Supplied information:
>>

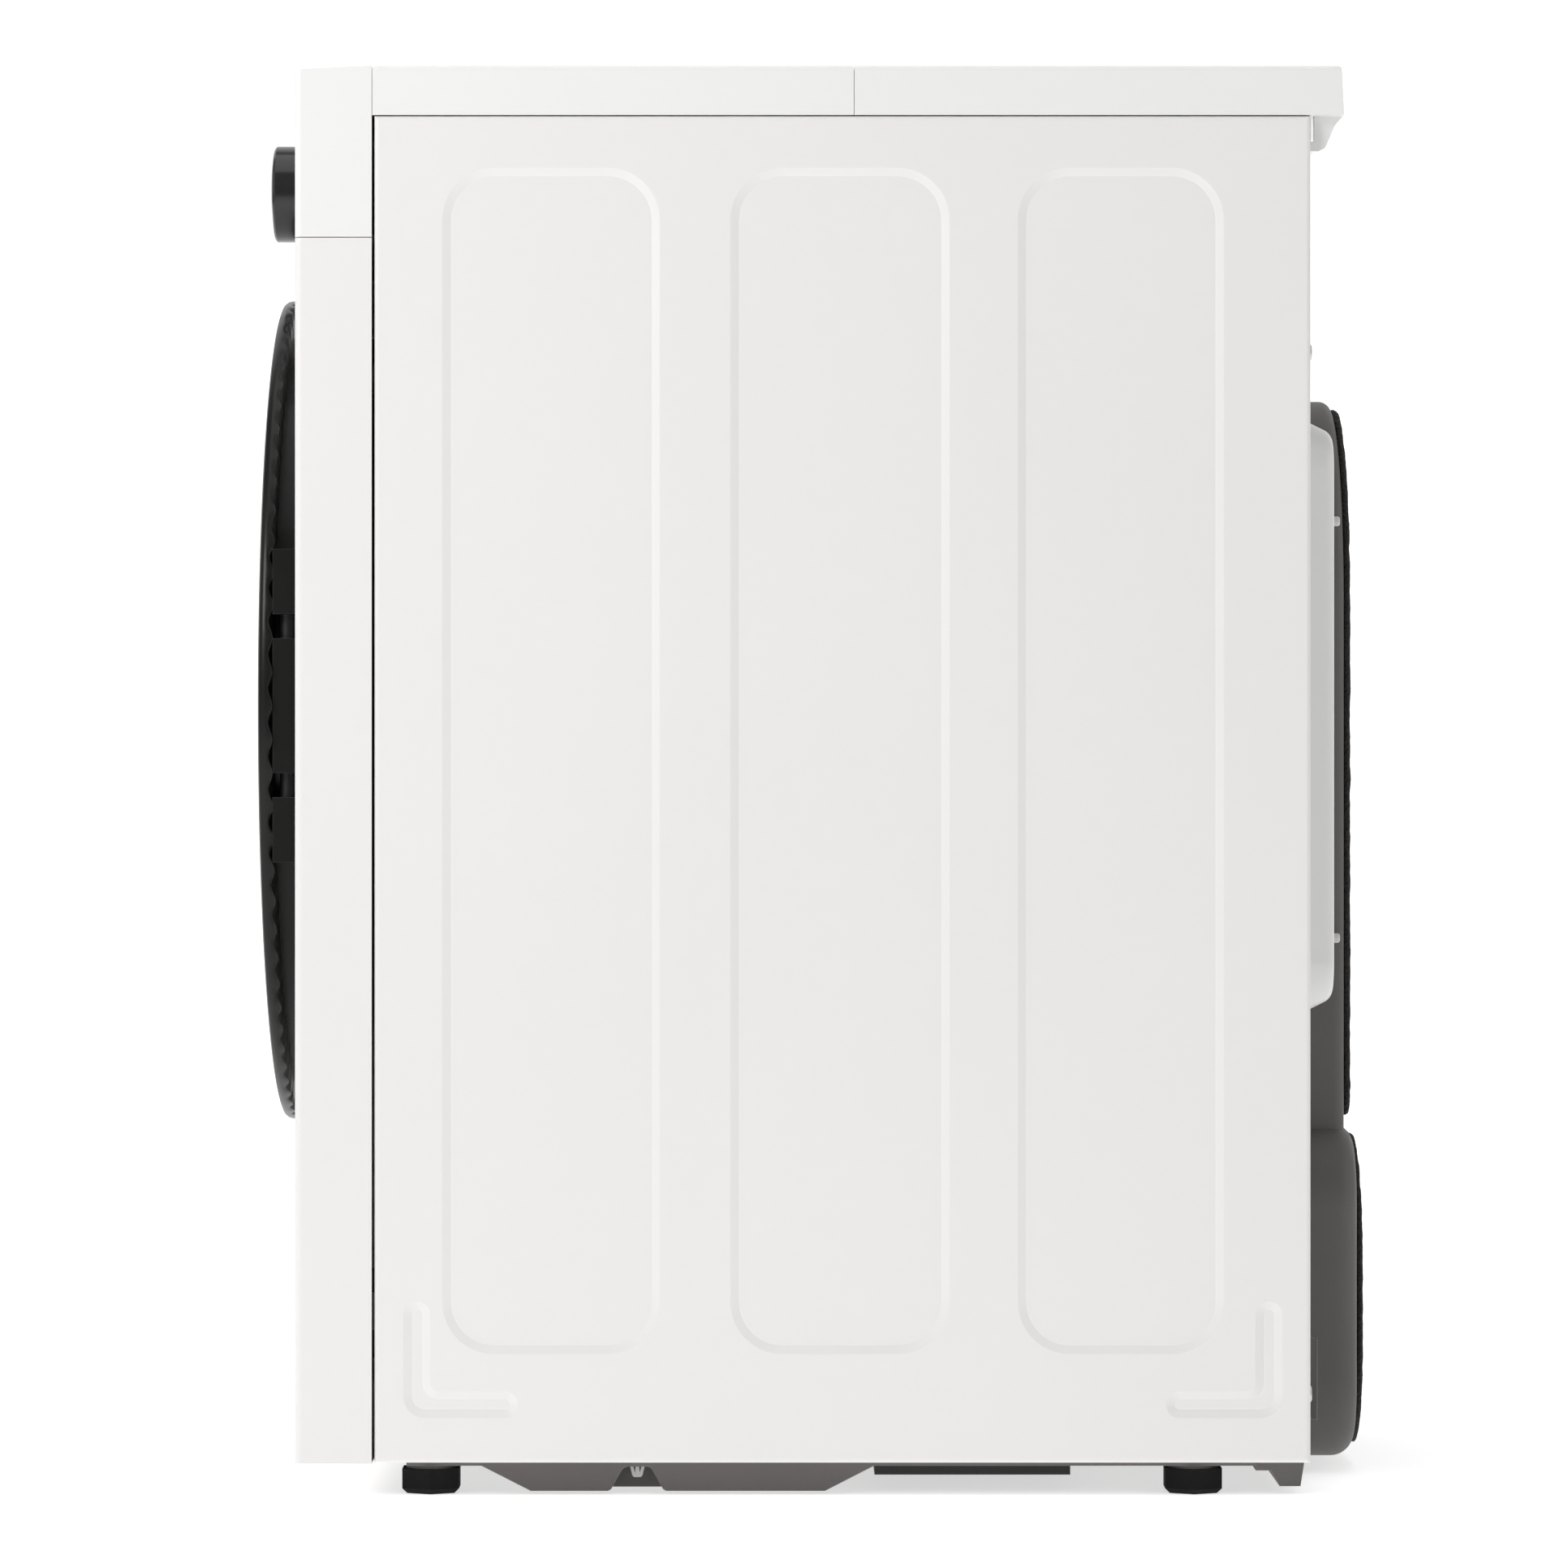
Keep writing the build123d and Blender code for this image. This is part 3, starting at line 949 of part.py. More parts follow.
def parts():
    """Every piece of the dryer, by name."""
    right = side_panel()
    pieces = {
        "side_panel_right": right,
        "side_panel_left": mirror(right, about=Plane.YZ),
        "front_panel": front_panel(),
        "control_panel": control_panel(),
        "display_window": display_window(),
        "control_board": control_board(),
        "rear_panel": rear_panel(),
        "top_panel": top_panel(),
        "top_frame_front": top_frame(TOP_FRONT_Y, SPLIT_Y),
        "top_frame_rear": top_frame(SPLIT_Y + GAP, TOP_BACK_Y),
        "rear_top_brackets": rear_top_brackets(),
        "rear_duct_cover": rear_duct_cover(),
        "duct_pads": duct_pads(),
        "nylon_clips": nylon_clips(),
        "rear_screws": rear_screws(),
        "cord_gland": cord_gland(),
        "base_housing": base_housing(),
        "base_bottom_plate": base_bottom_plate(),
        "rear_skid": rear_skid(),
        "front_bulkhead": front_bulkhead(),
        "filter_duct": filter_duct(),
        "rear_bulkhead": rear_bulkhead(),
        "door_seal": door_seal(),
        "drum_felts": drum_felts(),
        "drum_shell": drum_shell(),
        "drum_lifters": drum_lifters(),
        "roller_shafts": roller_shafts(),
        "roller_left": roller(-ROLLER_X),
        "roller_right": roller(ROLLER_X),
        "motor_housing": motor_housing(),
        "motor_shaft": motor_shaft(),
        "blower_wheel": blower_wheel(),
        "drive_belt": drive_belt(),
        "idler_arm": idler_arm(),
        "idler_pulley": idler_pulley(),
        "tension_spring": tension_spring(),
        "compressor": compressor(),
        "compressor_mounts": compressor_mounts(),
        "heat_exchangers": heat_exchangers(),
        "refrigerant_pipes": refrigerant_pipes(),
        "drain_pump": drain_pump(),
        "door_ring": door_ring(),
        "door_pane": door_pane(),
        "door_frame": door_frame(),
        "door_bowl": door_bowl(),
        "hinge_pins": hinge_pins(),
        "hinge_bracket": hinge_bracket(),
        "door_latch": door_latch(),
        "knob_body": knob_body(),
        "knob_cap": knob_cap(),
        "power_button": button(POWER_X),
        "start_button": button(START_X),
        "water_tank": water_tank(),
        "tank_front": tank_front(),
        "tank_housing": tank_housing(),
        "lint_filter": lint_filter(),
    }
    for name, (x, y) in FEET.items():
        pieces[name] = foot(x, y)
    return pieces


os.makedirs("parts", exist_ok=True)
for name, shape in parts().items():
    group = shape if isinstance(shape, list) else [shape]
    solids = [solid for piece in group for solid in piece.solids()]
    export_step(Compound(children=solids) if len(solids) > 1 else solids[0], f"parts/{name}.step")
    print(name, len(solids), "solids")
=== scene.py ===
# %% [markdown]
# # A heat-pump clothes dryer
# The machine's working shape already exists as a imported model: steel panels, drum, door and so
# on, each its own piece. Loading it first gives every later piece a place to go.

# %% Load the working model
import bpy
import math
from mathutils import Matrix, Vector


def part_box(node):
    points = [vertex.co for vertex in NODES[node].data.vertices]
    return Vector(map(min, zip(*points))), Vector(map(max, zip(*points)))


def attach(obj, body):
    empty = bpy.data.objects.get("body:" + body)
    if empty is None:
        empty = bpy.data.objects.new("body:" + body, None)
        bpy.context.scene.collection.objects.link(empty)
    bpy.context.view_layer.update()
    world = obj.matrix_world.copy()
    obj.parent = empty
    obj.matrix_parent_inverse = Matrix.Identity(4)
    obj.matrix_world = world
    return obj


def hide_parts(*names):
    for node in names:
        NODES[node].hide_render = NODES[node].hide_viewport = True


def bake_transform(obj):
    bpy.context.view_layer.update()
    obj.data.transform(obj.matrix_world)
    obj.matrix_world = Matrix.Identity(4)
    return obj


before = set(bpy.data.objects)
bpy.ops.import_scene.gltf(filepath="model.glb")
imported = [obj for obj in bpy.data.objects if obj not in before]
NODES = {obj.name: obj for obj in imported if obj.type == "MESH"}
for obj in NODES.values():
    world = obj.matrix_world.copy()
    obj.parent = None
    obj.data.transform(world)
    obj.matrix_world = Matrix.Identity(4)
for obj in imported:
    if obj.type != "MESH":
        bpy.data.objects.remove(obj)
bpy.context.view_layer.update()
MM = 0.001
print("pieces in the working model:", len(NODES))

# %% [markdown]
# ## Camera, floor and light
# The machine is looked at squarely from its right side, from a good four metres, with a long
# lens, so that the sides hardly converge. Product pictures of white goods use large soft lights
# and a white sweep. Five big panels do that here: a key over the near front edge, which is the
# brightest, a weak fill, one before the door, one behind and one above. The floor and the wall
# glow a little, which hides the line where they meet. The picture is shown with the plain sRGB curve,
# so that white paint stays white.

# %% Camera
SIDE_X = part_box("side_panel_right")[1].x
CAMERA_BACK = 4.106      # from the near side panel
CAMERA_Y = -0.0158
CAMERA_Z = 0.4240
VIEW_WIDTH = 0.9297      # what the picture spans at the near side panel
SENSOR = 36.0            # the sensor's width in millimetres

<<

What is being asked: Give again the lines from the one with "export_step(Compound(children=solids) if len(solids)" to the one with "points = [vertex.co", both lines included, exactly and with no other line.

Expected answer:
    export_step(Compound(children=solids) if len(solids) > 1 else solids[0], f"parts/{name}.step")
    print(name, len(solids), "solids")
=== scene.py ===
# %% [markdown]
# # A heat-pump clothes dryer
# The machine's working shape already exists as a imported model: steel panels, drum, door and so
# on, each its own piece. Loading it first gives every later piece a place to go.

# %% Load the working model
import bpy
import math
from mathutils import Matrix, Vector


def part_box(node):
    points = [vertex.co for vertex in NODES[node].data.vertices]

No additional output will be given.